Schwarz, a faculty member at the University of Minnesota law school, appeared at a hearing on insurance regulation organized by the Senate Banking, Housing and Urban Affairs Committee's securities subcommittee.

Schwarz blasted the current state of insurance information disclosure.

State insurance regulators have made some effort to set annuity disclosure standards, but, in most cases, "consumers neither receive nor can access reliable measures of how often or how quickly carriers pay claims," Schwarz said, according to a written version of his remarks. "Consumers have virtually no means of comparing prices or costs for the cash value life insurance products that different companies offer."

Insurers rarely post policies or detailed descriptions of contract terms online, Schwarz added.

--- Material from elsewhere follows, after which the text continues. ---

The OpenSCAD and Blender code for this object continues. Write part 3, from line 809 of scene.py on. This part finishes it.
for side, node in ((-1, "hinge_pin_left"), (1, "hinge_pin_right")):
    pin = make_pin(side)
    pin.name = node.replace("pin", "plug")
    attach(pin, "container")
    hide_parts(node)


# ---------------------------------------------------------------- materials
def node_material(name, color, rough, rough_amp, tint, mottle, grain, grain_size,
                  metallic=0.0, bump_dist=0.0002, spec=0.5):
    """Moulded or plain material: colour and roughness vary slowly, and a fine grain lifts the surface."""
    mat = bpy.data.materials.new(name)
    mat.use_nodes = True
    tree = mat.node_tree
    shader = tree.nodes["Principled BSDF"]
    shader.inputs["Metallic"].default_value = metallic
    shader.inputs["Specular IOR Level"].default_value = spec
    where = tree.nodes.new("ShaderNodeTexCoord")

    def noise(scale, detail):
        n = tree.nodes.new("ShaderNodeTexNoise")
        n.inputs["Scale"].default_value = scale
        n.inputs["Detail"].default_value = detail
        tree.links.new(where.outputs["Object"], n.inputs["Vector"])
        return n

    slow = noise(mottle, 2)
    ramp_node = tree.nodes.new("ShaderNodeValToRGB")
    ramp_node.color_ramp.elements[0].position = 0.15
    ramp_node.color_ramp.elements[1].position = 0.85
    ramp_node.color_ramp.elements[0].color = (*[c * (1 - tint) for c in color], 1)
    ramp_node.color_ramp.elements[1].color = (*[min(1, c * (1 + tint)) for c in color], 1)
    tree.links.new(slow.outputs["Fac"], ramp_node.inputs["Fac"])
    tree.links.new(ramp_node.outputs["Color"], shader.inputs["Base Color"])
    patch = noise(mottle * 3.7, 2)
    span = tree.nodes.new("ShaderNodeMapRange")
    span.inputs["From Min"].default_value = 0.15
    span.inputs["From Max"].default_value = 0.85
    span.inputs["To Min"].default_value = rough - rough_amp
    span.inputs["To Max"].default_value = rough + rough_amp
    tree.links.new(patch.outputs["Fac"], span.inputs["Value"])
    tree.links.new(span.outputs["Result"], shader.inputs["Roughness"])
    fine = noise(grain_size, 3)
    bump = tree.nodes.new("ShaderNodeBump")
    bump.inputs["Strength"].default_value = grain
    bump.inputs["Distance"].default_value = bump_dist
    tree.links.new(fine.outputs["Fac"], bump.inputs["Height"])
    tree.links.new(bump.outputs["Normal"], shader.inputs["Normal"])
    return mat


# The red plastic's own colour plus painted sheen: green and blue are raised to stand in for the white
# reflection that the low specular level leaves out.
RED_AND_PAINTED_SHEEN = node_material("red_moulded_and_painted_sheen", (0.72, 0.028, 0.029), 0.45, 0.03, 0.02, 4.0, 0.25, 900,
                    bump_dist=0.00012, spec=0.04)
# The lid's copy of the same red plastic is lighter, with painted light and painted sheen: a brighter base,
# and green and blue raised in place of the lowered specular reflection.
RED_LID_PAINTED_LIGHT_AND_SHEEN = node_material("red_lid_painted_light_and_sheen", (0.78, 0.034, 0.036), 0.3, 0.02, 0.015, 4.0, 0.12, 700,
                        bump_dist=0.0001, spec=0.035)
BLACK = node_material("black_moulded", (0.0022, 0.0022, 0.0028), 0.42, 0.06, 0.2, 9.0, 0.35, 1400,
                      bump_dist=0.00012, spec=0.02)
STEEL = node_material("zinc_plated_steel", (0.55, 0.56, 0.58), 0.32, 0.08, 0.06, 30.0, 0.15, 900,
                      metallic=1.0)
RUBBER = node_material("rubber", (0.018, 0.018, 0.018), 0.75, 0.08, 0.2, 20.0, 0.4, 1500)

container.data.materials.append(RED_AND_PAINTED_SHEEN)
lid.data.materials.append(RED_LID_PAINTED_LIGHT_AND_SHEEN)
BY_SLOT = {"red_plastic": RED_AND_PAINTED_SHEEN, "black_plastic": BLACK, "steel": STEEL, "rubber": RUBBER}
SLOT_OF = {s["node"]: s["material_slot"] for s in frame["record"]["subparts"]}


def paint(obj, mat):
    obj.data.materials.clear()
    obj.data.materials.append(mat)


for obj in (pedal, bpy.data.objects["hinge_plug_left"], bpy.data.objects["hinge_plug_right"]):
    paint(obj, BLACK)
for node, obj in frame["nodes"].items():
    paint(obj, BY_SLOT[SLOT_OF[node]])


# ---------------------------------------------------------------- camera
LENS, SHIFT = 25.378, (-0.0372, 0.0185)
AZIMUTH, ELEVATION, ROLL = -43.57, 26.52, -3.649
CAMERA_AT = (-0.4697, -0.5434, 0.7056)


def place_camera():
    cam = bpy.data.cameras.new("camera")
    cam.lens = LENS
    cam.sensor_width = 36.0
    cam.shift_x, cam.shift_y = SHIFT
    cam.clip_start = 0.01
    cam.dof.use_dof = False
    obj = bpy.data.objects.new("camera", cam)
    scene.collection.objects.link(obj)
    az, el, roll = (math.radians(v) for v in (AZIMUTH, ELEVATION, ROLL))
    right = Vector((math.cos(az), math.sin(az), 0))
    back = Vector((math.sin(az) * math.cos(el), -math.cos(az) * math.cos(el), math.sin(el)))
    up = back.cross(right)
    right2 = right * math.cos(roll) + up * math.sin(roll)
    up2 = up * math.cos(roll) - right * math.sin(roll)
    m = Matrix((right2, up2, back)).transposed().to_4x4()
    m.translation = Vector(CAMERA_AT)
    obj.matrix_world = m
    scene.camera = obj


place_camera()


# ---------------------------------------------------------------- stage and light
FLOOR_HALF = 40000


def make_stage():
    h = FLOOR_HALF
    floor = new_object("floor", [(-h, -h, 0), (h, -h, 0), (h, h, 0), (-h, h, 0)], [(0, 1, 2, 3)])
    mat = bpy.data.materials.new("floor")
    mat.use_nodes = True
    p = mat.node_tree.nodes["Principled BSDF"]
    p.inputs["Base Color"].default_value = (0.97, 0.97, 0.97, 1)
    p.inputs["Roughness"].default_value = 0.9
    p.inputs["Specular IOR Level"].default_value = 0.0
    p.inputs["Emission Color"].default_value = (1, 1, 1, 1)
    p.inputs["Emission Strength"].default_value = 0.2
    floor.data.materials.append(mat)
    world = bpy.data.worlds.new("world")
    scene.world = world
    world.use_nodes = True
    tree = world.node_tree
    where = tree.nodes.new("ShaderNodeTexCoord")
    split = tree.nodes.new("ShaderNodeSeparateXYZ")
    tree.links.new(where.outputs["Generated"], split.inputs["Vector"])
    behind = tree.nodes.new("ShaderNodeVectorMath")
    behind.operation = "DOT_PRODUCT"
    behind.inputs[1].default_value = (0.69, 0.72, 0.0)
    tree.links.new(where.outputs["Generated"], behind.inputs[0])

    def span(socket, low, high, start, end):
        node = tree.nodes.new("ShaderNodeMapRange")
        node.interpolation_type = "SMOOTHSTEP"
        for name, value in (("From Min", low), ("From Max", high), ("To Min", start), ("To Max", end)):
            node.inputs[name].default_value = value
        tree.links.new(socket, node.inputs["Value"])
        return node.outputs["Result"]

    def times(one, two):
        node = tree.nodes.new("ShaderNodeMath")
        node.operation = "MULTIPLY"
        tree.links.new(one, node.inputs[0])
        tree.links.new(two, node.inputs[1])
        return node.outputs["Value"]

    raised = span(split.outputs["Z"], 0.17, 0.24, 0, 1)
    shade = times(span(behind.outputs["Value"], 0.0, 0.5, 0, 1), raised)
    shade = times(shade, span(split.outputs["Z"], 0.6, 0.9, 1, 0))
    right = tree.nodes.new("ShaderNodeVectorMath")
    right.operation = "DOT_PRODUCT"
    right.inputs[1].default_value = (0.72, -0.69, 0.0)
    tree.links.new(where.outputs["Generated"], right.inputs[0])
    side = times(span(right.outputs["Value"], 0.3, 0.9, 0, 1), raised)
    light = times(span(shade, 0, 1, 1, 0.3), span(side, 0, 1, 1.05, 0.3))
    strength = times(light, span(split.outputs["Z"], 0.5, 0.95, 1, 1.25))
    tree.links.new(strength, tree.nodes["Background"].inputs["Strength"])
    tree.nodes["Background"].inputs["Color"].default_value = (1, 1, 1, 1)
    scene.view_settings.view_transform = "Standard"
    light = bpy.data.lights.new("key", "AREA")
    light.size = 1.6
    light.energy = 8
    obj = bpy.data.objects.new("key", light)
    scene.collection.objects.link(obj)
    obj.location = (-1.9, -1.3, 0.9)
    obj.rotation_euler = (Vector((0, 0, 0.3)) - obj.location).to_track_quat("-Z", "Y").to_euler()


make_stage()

Schwarz cited the mortgage disclosure forms recently developed by the new Consumer Financial Protection Bureau and the health insurance product summaries recently proposed by the U.S. Department of Health and Human Services as examples of good models for disclosure forms for other types of insurance products.

Schwarz also asked why insurance regulators have not done more to change state laws that classify insurance company market conduct information as being confidential.

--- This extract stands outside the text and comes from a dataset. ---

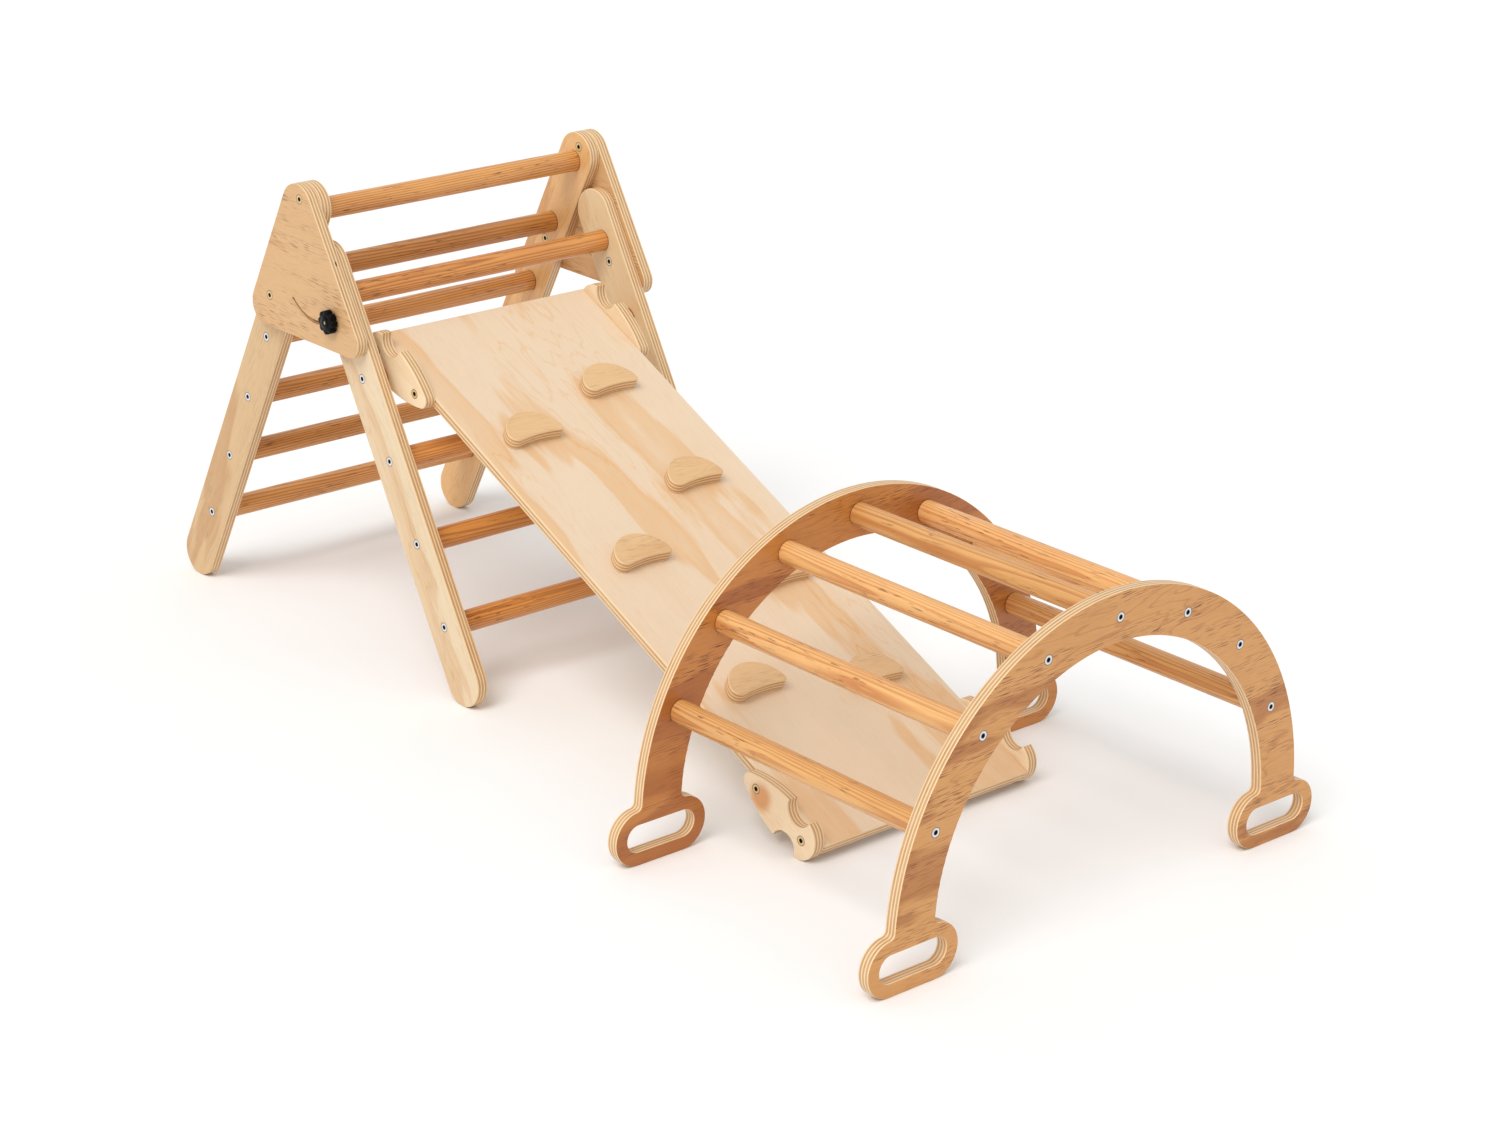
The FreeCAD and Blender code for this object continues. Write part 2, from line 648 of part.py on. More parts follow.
def bracket(label, words, side):
    """Leaf-shaped side bracket, with a rung notch in its upper and in its lower edge."""
    piece = new_body(label)
    profile = sketch_on(piece, "XZ_Plane")
    outline(profile, [(words.format("bracket_half"), "0", "bracket_half", "bracket_flank", 1),
                      (words.format("bracket_nose"), "0", "nose_round", "bracket_flank", 1)])
    pad(piece, profile, "ply", back=side > 0)
    round_faces(piece, AXIS_Y)
    notches = sketch_on(piece, "XZ_Plane")
    for height in ("notch_height", "-notch_height"):
        add_circle(notches, words.format("notch_place"), height, "notch_radius")
    pocket(piece, notches, "ply", back=side < 0)
    holes = sketch_on(piece, "XZ_Plane")
    seats = sketch_on(piece, "XZ_Plane", f"({-side}) * ply")
    for spot in ("end_bolt", "nose_bolt"):
        add_circle(holes, words.format(spot), "0", "shank_dia / 2 + bolt_gap")
        add_circle(seats, words.format(spot), "0", "head_dia / 2 + bolt_gap")
    pocket(piece, holes, "ply", back=side < 0)
    pocket(piece, seats, "head_thick", back=side > 0)
    on_ramp(piece, f"({side}) * board_side")


for end, words in BRACKETS.items():
    for name, side in SIDES.items():
        bracket(f"ramp_bracket_{end}_{name}", words, side)


def climbing_hold(label, x, y):
    """Plywood half moon: its round edge looks up the ramp, and its hollow one down it."""
    piece = new_body(label)
    profile = sketch_on(piece, "XY_Plane", "board_ply / 2")
    outline(profile, [(f"{x} + heel_down", f"{y} - heel_side", "hold_heel", "-hold_hollow", -1),
                      (f"{x} + tip_down", f"{y} + tip_side", "hold_tip", "hold_crown", 1)])
    pad(piece, profile, "ply")
    round_faces(piece, AXIS_Z)
    pilots = sketch_on(piece, "XY_Plane", "board_ply / 2")
    for way in (-1, 1):
        add_circle(pilots, x, f"{y} + ({way}) * screw_spread", "screw_dia / 2 + run_gap")
    pocket(piece, pilots, "screw_length - board_ply + 1", back=True)
    on_ramp(piece)


for number, (x, y) in enumerate(HOLDS, start=1):
    climbing_hold(f"climbing_hold_{number}", x, y)


def ramp_group(label, master, spots):
    """Group of equal solids drawn in the ramp's own frame, and turned with it."""
    flat = []
    for number, (x, y, z, axis, angle) in enumerate(spots, start=1):
        copy = doc.addObject("App::Link", f"{label}_{number}")
        copy.LinkedObject = master
        flat.append(place(copy, x, y, z, axis, angle))
    compound = doc.addObject("Part::Compound", label)
    compound.Label = label
    compound.Links = flat
    on_ramp(compound)


edge_spots = [(x, f"({side}) * {{0}}", "0", AXIS_X, str(-90 * side))
              for x in BOLT_SPOTS for side in SIDES.values()]
ramp_group("bracket_bolts", bracket_bolt,
           [(x, y.format("bracket_face"), z, axis, turn) for x, y, z, axis, turn in edge_spots])
ramp_group("bracket_inserts", insert,
           [(x, y.format("board_side"), z, axis, turn) for x, y, z, axis, turn in edge_spots])
ramp_group("hold_screws", hold_screw, [(x, y, "-board_ply / 2", AXIS_X, "180") for x, y in SCREWS])


# ---------------------------------------------------------------- arch
def arch_place(number):
    """Centre of a rung on the arch, counted from the near side: y and z."""
    turn = f"90 + ({4 - number}) * arch_step"
    return f"arch_radius * cos({turn})", f"arch_centre + arch_radius * sin({turn})"


ARCH_RUNGS = [arch_place(number) for number in range(1, 8)]


def arch_panel(label, x, outward):
    """Curved band on two feet, each with a hand loop.  It is drawn with its inner face at x = 0."""
    piece = new_body(label)
    profile = sketch_on(piece, "YZ_Plane")
    toe = "arch_radius + foot_half"
    heel = "arch_radius - foot_half"
    outline(profile, [(toe, "foot_round", "foot_round", "-ankle_round", -1),
                      ("0", "arch_centre", "arch_outside", "-ankle_round", -1),
                      (f"-({toe})", "foot_round", "foot_round", None, 0),
                      (f"-({heel})", "foot_round", "foot_round", "-ankle_round", 1),
                      ("0", "arch_centre", "-arch_inside", "-ankle_round", 1),
                      (heel, "foot_round", "foot_round", None, 0)])
    pad(piece, profile, "ply", back=outward < 0)
    loops = sketch_on(piece, "YZ_Plane")
    for near, far in ((heel, toe), (f"-({toe})", f"-({heel})")):
        outline(loops, [(near, "foot_round", "loop_round", None, 0),
                        (far, "foot_round", "loop_round", None, 0)])
    pocket(piece, loops, "ply", back=outward > 0)
    round_faces(piece, AXIS_X)
    sockets = sketch_on(piece, "YZ_Plane")
    holes = sketch_on(piece, "YZ_Plane")
    heads = sketch_on(piece, "YZ_Plane", f"({outward}) * ply")
    for y, z in ARCH_RUNGS:
        add_circle(sockets, y, z, "rung_dia / 2 + socket_gap")
        add_circle(holes, y, z, "shank_dia / 2 + bolt_gap")
        add_circle(heads, y, z, "head_dia / 2 + bolt_gap")
    pocket(piece, sockets, "socket_depth", back=outward > 0)
    pocket(piece, holes, "ply", back=outward > 0)
    pocket(piece, heads, "head_thick", back=outward < 0)
    keep(place(piece, x))


arch_panel("arch_panel_near_ramp", "arch_near_x + ply", -1)
arch_panel("arch_panel_far_end", "arch_far_x - ply", 1)
for number, (y, z) in enumerate(ARCH_RUNGS, start=1):
    rung(f"arch_rung_{number}", "YZ_Plane", "arch_rung", "arch_far_x - arch_length / 2", y, z)


def on_panels(inset):
    """Every rung's place on both panels, a distance in from the outer face, looking outwards."""
    return [(x, y, z, AXIS_Y, turn) for y, z in ARCH_RUNGS
            for x, turn in ((f"arch_near_x + {inset}", "-90"), (f"arch_far_x - {inset}", "90"))]


group("arch_rung_bolts", rung_bolt, on_panels("0"))
group("arch_rung_inserts", insert, on_panels("(ply - socket_depth)"))


# ---------------------------------------------------------------- check and write
doc.recompute()
for item in doc.Objects:
    if "Invalid" in item.State or "Error" in item.State:
        raise ValueError(f"{item.Name} failed: {item.State}")
os.makedirs("parts", exist_ok=True)
for piece in SUBPARTS:
    if piece.Shape.isNull() or not piece.Shape.isValid():
        raise ValueError(f"{piece.Label} has no valid shape")
    piece.Shape.exportStep(f"parts/{piece.Label}.step")
    print(piece.Label, len(piece.Shape.Solids), round(piece.Shape.Volume))
print(len(SUBPARTS), "sub-parts, ramp slope", round(value("ramp_slope"), 2))
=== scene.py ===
import math
import bmesh
import bpy
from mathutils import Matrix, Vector


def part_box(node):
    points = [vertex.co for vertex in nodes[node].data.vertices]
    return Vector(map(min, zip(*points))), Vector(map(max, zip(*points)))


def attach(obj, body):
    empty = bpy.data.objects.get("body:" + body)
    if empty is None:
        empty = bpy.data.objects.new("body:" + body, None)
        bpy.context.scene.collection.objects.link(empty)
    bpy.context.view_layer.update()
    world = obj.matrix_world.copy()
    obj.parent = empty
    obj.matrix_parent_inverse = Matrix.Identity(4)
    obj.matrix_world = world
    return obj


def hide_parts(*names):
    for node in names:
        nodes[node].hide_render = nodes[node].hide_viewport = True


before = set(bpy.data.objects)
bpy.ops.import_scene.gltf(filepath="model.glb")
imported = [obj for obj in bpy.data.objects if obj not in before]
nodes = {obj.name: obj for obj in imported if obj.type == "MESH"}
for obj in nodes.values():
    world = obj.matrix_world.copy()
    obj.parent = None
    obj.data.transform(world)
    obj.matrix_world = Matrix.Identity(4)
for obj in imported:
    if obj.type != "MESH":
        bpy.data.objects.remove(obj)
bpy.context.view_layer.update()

# ---------------------------------------------------------------- side rails of the triangle
# Four bars with round ends carry the triangle's rungs.  They are sawn from pine plywood of seven
# layers, and sealed with a clear satin varnish.


class Tone:
    """One socket of a finish.  Sums with it are written as sums, and each adds a Math node."""

    def __init__(self, tree, socket):
        self.tree = tree
        self.socket = socket

    def node(self, kind, settings, inputs, output=0):
        """Any node: its type, its settings, what goes into its sockets, and the output wanted."""
        made = self.tree.nodes.new(kind)
        for name, setting in settings.items():
            setattr(made, name, setting)
        for name, given in inputs.items():
            if isinstance(given, Tone):
                self.tree.links.new(given.socket, made.inputs[name])
            else:
                made.inputs[name].default_value = given
        return Tone(self.tree, made.outputs[output])

    def math(self, operation, *others):
        values = dict(enumerate((self, *others)))
        return self.node("ShaderNodeMath", {"operation": operation}, values)

    def __add__(self, other):
        return self.math("ADD", other)

    def __sub__(self, other):
        return self.math("SUBTRACT", other)

    def __mul__(self, other):
        return self.math("MULTIPLY", other)

    def __truediv__(self, other):
        return self.math("DIVIDE", other)

    def __rsub__(self, other):
        return self * -1 + other

    __radd__ = __add__

    def size(self):
        return self.math("ABSOLUTE")

    def floor(self):
        return self.math("FLOOR")

    def fraction(self):
        return self.math("FRACT")

    def distance(self, other):
        """Distance of a point, from how far off it is in two directions at right angles."""
        return (self * self + other * other).math("SQRT")

    def fade(self, start, end):
        """0 up to start, 1 from end on, and smooth between them."""
        ease = {"interpolation_type": "SMOOTHSTEP"}
        return self.node("ShaderNodeMapRange", ease, {0: self, 1: start, 2: end})

    def along(self, axis):
        """How far the point lies along an axis."""
        return self.node("ShaderNodeVectorMath", {"operation": "DOT_PRODUCT"},
                         {0: self, 1: axis}, 1)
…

Mary Weiss, an insurance professor at Temple University, noted that some critics of the state of insurance regulation have recommended letting insurers be regulated by a federal agency.

"Although there are arguments in favor of federal chartering, I believe there are better reasons not to follow such a route," Weiss said. "In my opinion, large insurers would likely opt for federal chartering, and these insurers could present a powerful lobbying force to the federal regulator. In fact, the regulator might be prone to regulatory capture, a phenomenon in which the regulator ends up serving the interests of the regulated entities rather than pursuing traditional goals of regulation."